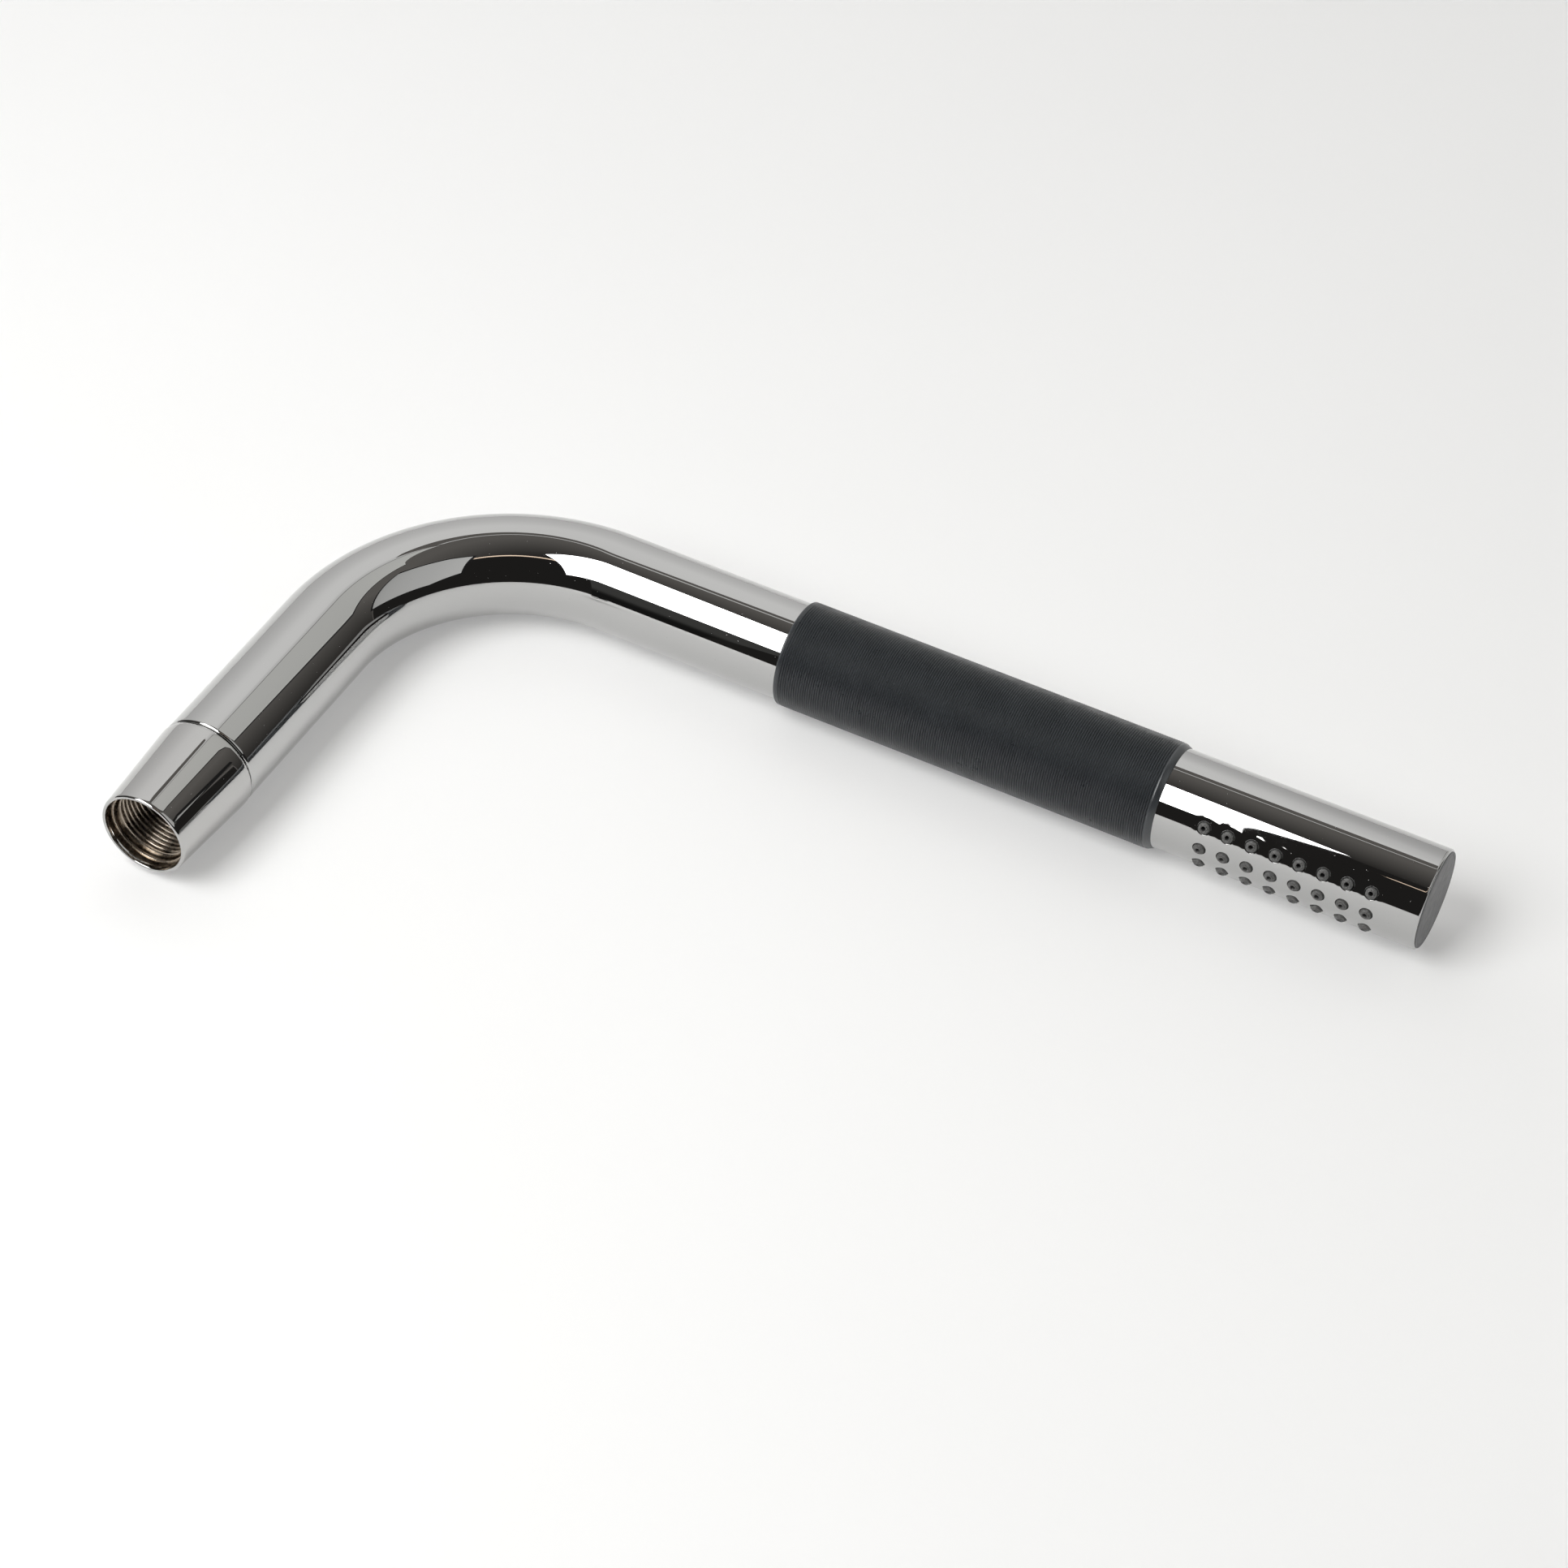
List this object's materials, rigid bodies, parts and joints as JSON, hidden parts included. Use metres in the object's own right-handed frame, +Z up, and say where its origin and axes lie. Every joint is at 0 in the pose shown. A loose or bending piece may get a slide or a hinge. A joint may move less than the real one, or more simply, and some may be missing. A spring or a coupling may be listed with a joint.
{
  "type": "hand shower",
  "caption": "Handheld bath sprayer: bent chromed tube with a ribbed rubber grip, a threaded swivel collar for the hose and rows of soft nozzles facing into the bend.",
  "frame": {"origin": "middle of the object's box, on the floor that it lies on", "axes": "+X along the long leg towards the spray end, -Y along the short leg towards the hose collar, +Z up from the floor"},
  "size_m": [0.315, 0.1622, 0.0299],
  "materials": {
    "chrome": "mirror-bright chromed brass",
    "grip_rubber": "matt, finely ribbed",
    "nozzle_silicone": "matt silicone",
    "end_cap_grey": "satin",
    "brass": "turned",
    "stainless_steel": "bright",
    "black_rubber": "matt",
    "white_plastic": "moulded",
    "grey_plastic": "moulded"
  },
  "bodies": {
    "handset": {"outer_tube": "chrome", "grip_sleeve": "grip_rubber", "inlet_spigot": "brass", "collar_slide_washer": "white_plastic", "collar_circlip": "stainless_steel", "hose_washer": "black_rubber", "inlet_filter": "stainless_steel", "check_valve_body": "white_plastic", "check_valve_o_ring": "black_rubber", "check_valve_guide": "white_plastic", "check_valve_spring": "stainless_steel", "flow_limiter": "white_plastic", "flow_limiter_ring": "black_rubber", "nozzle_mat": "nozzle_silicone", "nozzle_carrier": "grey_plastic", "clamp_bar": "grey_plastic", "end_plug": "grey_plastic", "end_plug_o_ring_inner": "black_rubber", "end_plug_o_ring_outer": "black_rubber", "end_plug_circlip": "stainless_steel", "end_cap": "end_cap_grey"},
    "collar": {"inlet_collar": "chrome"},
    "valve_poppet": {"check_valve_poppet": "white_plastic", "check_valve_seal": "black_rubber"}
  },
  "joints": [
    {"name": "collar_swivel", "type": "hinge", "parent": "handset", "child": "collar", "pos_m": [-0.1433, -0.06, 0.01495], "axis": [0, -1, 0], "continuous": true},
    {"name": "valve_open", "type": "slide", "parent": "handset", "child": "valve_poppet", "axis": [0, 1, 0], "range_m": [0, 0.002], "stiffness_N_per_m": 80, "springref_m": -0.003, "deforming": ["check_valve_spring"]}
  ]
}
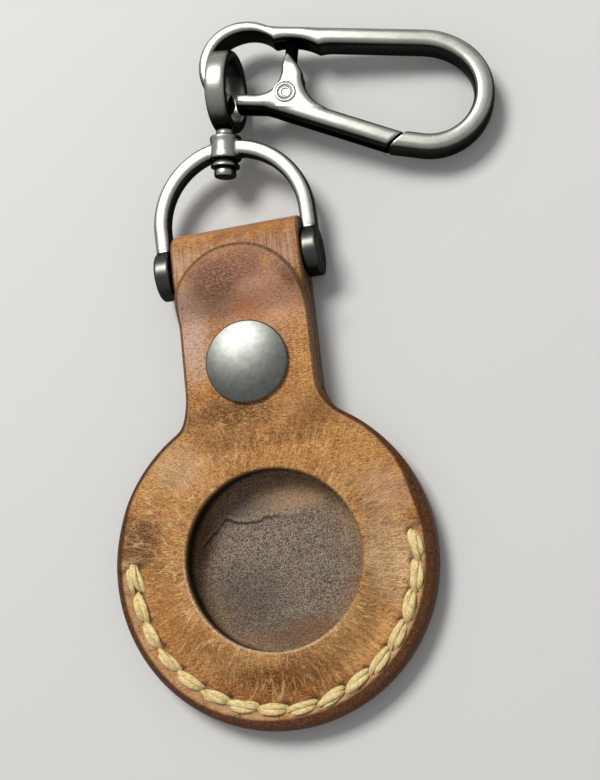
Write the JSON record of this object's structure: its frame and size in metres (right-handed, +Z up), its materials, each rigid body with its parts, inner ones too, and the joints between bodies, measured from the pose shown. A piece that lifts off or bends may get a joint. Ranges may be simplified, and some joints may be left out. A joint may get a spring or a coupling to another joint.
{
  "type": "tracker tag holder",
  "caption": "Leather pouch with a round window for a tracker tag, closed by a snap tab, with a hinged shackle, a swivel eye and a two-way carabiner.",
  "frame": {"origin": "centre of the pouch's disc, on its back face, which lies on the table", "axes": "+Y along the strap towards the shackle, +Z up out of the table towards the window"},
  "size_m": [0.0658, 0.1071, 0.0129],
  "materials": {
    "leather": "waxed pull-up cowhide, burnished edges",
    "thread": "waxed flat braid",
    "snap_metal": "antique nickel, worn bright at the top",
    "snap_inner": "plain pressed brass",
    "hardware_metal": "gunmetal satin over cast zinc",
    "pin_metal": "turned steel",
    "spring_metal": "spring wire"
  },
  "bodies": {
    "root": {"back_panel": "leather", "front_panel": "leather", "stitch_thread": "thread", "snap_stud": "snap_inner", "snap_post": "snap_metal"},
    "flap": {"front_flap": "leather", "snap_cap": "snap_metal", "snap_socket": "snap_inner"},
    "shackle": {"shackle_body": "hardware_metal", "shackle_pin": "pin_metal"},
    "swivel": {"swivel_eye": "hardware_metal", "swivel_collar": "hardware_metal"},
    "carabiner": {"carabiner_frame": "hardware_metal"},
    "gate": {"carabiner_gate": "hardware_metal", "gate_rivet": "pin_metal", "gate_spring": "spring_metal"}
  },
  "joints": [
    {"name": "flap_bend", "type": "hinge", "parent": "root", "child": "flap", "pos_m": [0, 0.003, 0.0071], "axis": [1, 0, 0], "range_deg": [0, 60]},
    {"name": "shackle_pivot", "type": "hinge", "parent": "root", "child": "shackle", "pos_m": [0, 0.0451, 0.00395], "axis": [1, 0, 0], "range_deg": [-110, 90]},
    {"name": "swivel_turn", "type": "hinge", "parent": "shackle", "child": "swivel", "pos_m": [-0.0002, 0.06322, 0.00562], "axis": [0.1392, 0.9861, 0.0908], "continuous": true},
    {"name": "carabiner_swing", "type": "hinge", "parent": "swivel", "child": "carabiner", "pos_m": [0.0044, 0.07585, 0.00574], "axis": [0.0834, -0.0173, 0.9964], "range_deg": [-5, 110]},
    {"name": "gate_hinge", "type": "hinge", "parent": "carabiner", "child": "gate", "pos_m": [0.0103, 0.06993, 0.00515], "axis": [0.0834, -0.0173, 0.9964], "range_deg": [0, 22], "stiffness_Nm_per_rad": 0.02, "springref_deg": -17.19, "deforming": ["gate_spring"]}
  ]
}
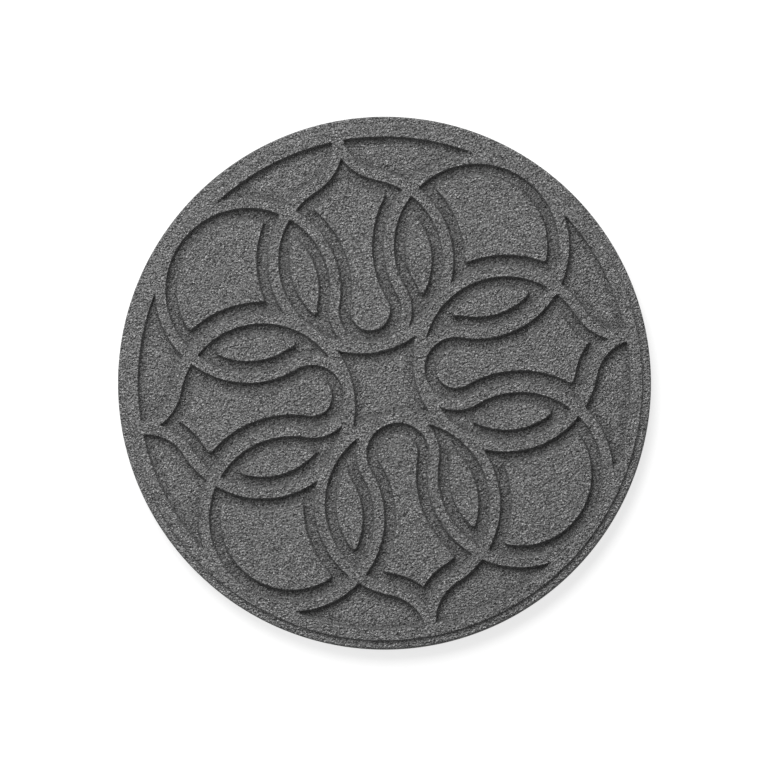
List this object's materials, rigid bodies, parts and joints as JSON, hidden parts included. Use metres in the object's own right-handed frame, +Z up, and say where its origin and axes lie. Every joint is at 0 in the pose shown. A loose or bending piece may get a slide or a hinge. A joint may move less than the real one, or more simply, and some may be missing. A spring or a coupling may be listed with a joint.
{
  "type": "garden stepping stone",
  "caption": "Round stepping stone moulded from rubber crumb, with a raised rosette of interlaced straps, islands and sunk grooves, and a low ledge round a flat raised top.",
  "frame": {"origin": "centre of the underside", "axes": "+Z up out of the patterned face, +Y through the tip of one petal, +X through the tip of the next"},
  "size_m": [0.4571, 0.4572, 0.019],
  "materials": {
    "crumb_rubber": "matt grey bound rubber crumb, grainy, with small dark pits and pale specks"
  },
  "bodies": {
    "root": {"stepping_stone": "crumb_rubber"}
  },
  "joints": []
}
- - - - -
# Aim
Each line of the material should be duplicated exactly, please.

# Solved problem
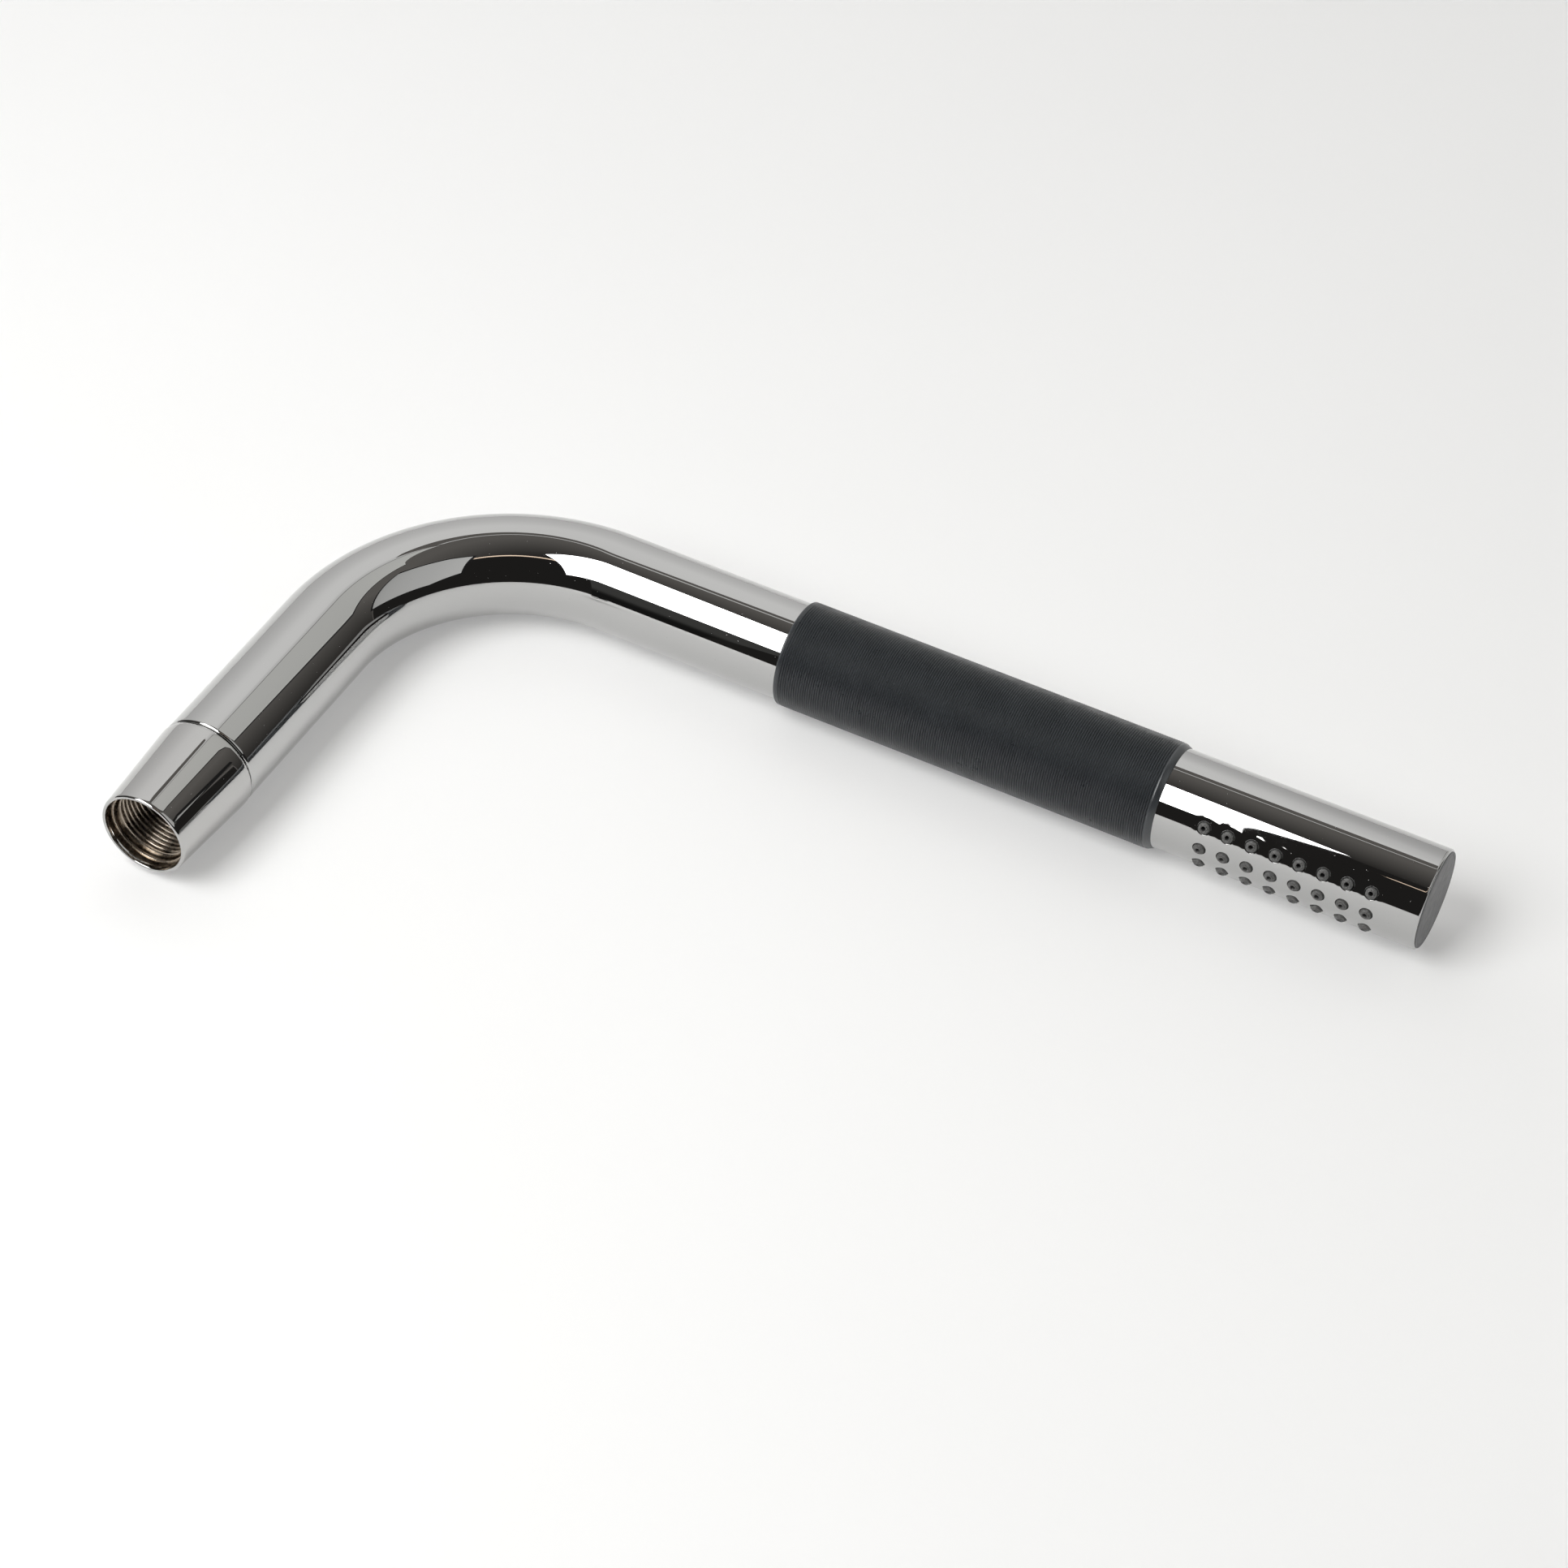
List this object's materials, rigid bodies, parts and joints as JSON, hidden parts included. Use metres in the object's own right-handed frame, +Z up, and say where its origin and axes lie. Every joint is at 0 in the pose shown. A loose or bending piece may get a slide or a hinge. A joint may move less than the real one, or more simply, and some may be missing. A spring or a coupling may be listed with a joint.
{
  "type": "hand shower",
  "caption": "Handheld bath sprayer: bent chromed tube with a ribbed rubber grip, a threaded swivel collar for the hose and rows of soft nozzles facing into the bend.",
  "frame": {"origin": "middle of the object's box, on the floor that it lies on", "axes": "+X along the long leg towards the spray end, -Y along the short leg towards the hose collar, +Z up from the floor"},
  "size_m": [0.315, 0.1622, 0.0299],
  "materials": {
    "chrome": "mirror-bright chromed brass",
    "grip_rubber": "matt, finely ribbed",
    "nozzle_silicone": "matt silicone",
    "end_cap_grey": "satin",
    "brass": "turned",
    "stainless_steel": "bright",
    "black_rubber": "matt",
    "white_plastic": "moulded",
    "grey_plastic": "moulded"
  },
  "bodies": {
    "handset": {"outer_tube": "chrome", "grip_sleeve": "grip_rubber", "inlet_spigot": "brass", "collar_slide_washer": "white_plastic", "collar_circlip": "stainless_steel", "hose_washer": "black_rubber", "inlet_filter": "stainless_steel", "check_valve_body": "white_plastic", "check_valve_o_ring": "black_rubber", "check_valve_guide": "white_plastic", "check_valve_spring": "stainless_steel", "flow_limiter": "white_plastic", "flow_limiter_ring": "black_rubber", "nozzle_mat": "nozzle_silicone", "nozzle_carrier": "grey_plastic", "clamp_bar": "grey_plastic", "end_plug": "grey_plastic", "end_plug_o_ring_inner": "black_rubber", "end_plug_o_ring_outer": "black_rubber", "end_plug_circlip": "stainless_steel", "end_cap": "end_cap_grey"},
    "collar": {"inlet_collar": "chrome"},
    "valve_poppet": {"check_valve_poppet": "white_plastic", "check_valve_seal": "black_rubber"}
  },
  "joints": [
    {"name": "collar_swivel", "type": "hinge", "parent": "handset", "child": "collar", "pos_m": [-0.1433, -0.06, 0.01495], "axis": [0, -1, 0], "continuous": true},
    {"name": "valve_open", "type": "slide", "parent": "handset", "child": "valve_poppet", "axis": [0, 1, 0], "range_m": [0, 0.002], "stiffness_N_per_m": 80, "springref_m": -0.003, "deforming": ["check_valve_spring"]}
  ]
}
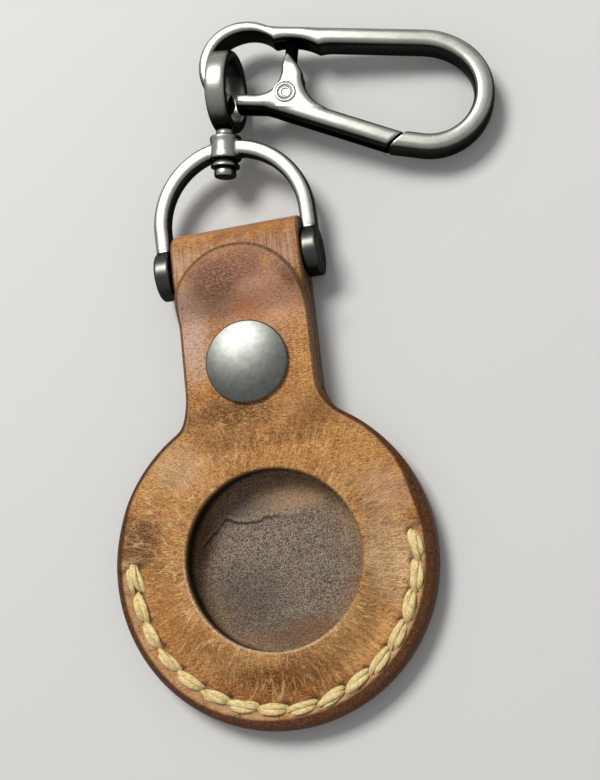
Write the JSON record of this object's structure: its frame and size in metres (right-handed, +Z up), its materials, each rigid body with its parts, inner ones too, and the joints between bodies, measured from the pose shown. A piece that lifts off or bends may get a joint. Ranges may be simplified, and some joints may be left out. A joint may get a spring or a coupling to another joint.
{
  "type": "tracker tag holder",
  "caption": "Leather pouch with a round window for a tracker tag, closed by a snap tab, with a hinged shackle, a swivel eye and a two-way carabiner.",
  "frame": {"origin": "centre of the pouch's disc, on its back face, which lies on the table", "axes": "+Y along the strap towards the shackle, +Z up out of the table towards the window"},
  "size_m": [0.0658, 0.1071, 0.0129],
  "materials": {
    "leather": "waxed pull-up cowhide, burnished edges",
    "thread": "waxed flat braid",
    "snap_metal": "antique nickel, worn bright at the top",
    "snap_inner": "plain pressed brass",
    "hardware_metal": "gunmetal satin over cast zinc",
    "pin_metal": "turned steel",
    "spring_metal": "spring wire"
  },
  "bodies": {
    "root": {"back_panel": "leather", "front_panel": "leather", "stitch_thread": "thread", "snap_stud": "snap_inner", "snap_post": "snap_metal"},
    "flap": {"front_flap": "leather", "snap_cap": "snap_metal", "snap_socket": "snap_inner"},
    "shackle": {"shackle_body": "hardware_metal", "shackle_pin": "pin_metal"},
    "swivel": {"swivel_eye": "hardware_metal", "swivel_collar": "hardware_metal"},
    "carabiner": {"carabiner_frame": "hardware_metal"},
    "gate": {"carabiner_gate": "hardware_metal", "gate_rivet": "pin_metal", "gate_spring": "spring_metal"}
  },
  "joints": [
    {"name": "flap_bend", "type": "hinge", "parent": "root", "child": "flap", "pos_m": [0, 0.003, 0.0071], "axis": [1, 0, 0], "range_deg": [0, 60]},
    {"name": "shackle_pivot", "type": "hinge", "parent": "root", "child": "shackle", "pos_m": [0, 0.0451, 0.00395], "axis": [1, 0, 0], "range_deg": [-110, 90]},
    {"name": "swivel_turn", "type": "hinge", "parent": "shackle", "child": "swivel", "pos_m": [-0.0002, 0.06322, 0.00562], "axis": [0.1392, 0.9861, 0.0908], "continuous": true},
    {"name": "carabiner_swing", "type": "hinge", "parent": "swivel", "child": "carabiner", "pos_m": [0.0044, 0.07585, 0.00574], "axis": [0.0834, -0.0173, 0.9964], "range_deg": [-5, 110]},
    {"name": "gate_hinge", "type": "hinge", "parent": "carabiner", "child": "gate", "pos_m": [0.0103, 0.06993, 0.00515], "axis": [0.0834, -0.0173, 0.9964], "range_deg": [0, 22], "stiffness_Nm_per_rad": 0.02, "springref_deg": -17.19, "deforming": ["gate_spring"]}
  ]
}
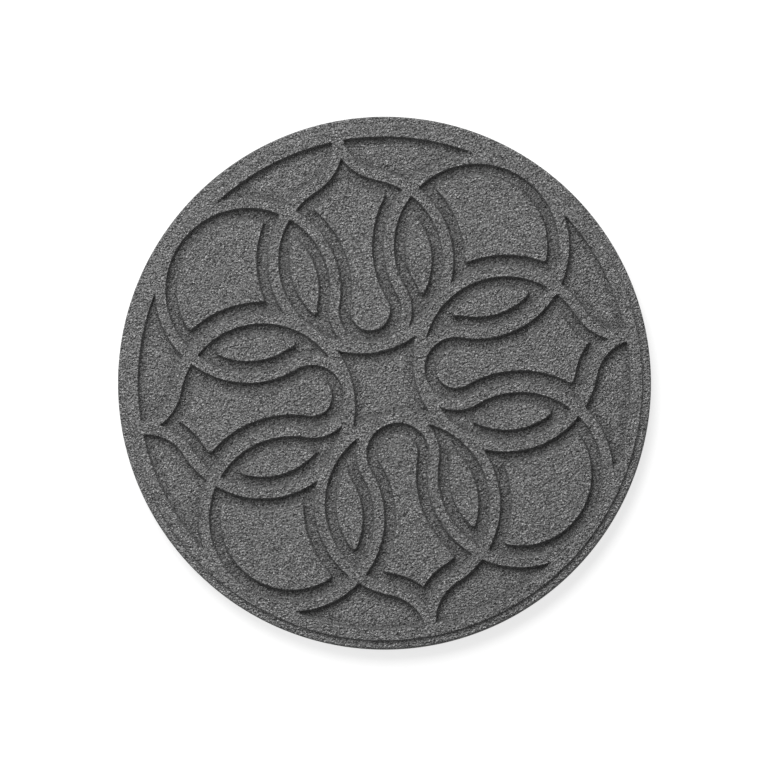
List this object's materials, rigid bodies, parts and joints as JSON, hidden parts included. Use metres in the object's own right-handed frame, +Z up, and say where its origin and axes lie. Every joint is at 0 in the pose shown. A loose or bending piece may get a slide or a hinge. A joint may move less than the real one, or more simply, and some may be missing. A spring or a coupling may be listed with a joint.
{
  "type": "garden stepping stone",
  "caption": "Round stepping stone moulded from rubber crumb, with a raised rosette of interlaced straps, islands and sunk grooves, and a low ledge round a flat raised top.",
  "frame": {"origin": "centre of the underside", "axes": "+Z up out of the patterned face, +Y through the tip of one petal, +X through the tip of the next"},
  "size_m": [0.4571, 0.4572, 0.019],
  "materials": {
    "crumb_rubber": "matt grey bound rubber crumb, grainy, with small dark pits and pale specks"
  },
  "bodies": {
    "root": {"stepping_stone": "crumb_rubber"}
  },
  "joints": []
}